You should not be surprised that John McCain, Sarah Palin and their ilk make me want to vomit. I fear for this country where so many clamor “right to life” while so many, once born, suffer their ridicule and abandonment. Think Sarah Palin campaigning in Canton, Ohio with the head of Timken who was responsible for so much job loss. Think John McCain who canceled couldn’t be bothered to send a representative attendance at March’s Foreclosure Forum in Cuyahoga County, Ohio. If it were held today you bet your your unemployed ass he would be here, kissing yours.
Can Obama help? Can he win the election?
With Catholics and the neocons focused on morality issues I don’t know. With Jews focused on G-d knows what, Israel or racism, I don’t know. With the degree of racism that pervades every level of our society, I don’t know.
I only know that I am one of 600,000 760,000* and the past 8 years have been economic hell for me as a single working mother.
And I am tired – damn tired. And fed up, but way too depressed to be angry.

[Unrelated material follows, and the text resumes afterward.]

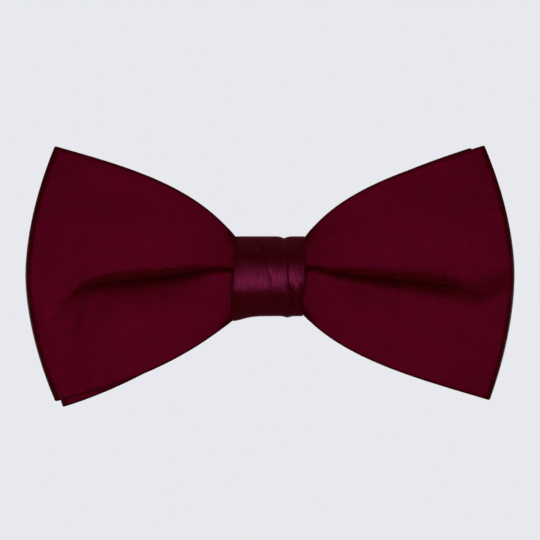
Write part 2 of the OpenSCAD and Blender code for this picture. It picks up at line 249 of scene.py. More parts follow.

If you are supporting McCain please read my words and consider them seriously. This country faces challenges that are beyond the capabilities of John McCain and Sarah Palin and the folks they surround themselves with. And for you working class republicans – are you really truly better off than you were 8 years ago? Are you safer? Are you richer? Do you have better health care?
I think not.
If you felt safer you wouldn’t be so afraid of Muslims. If you felt richer you wouldn’t fear tax cuts for the middle class or more accountability for corporations. If you believed all that McCain and Palin are selling you would be more compassionate.
I hope Obama wins; I hope, if and when he does, that he has the support of this entire nation, because it will take all of us, taking care of each other, to survive.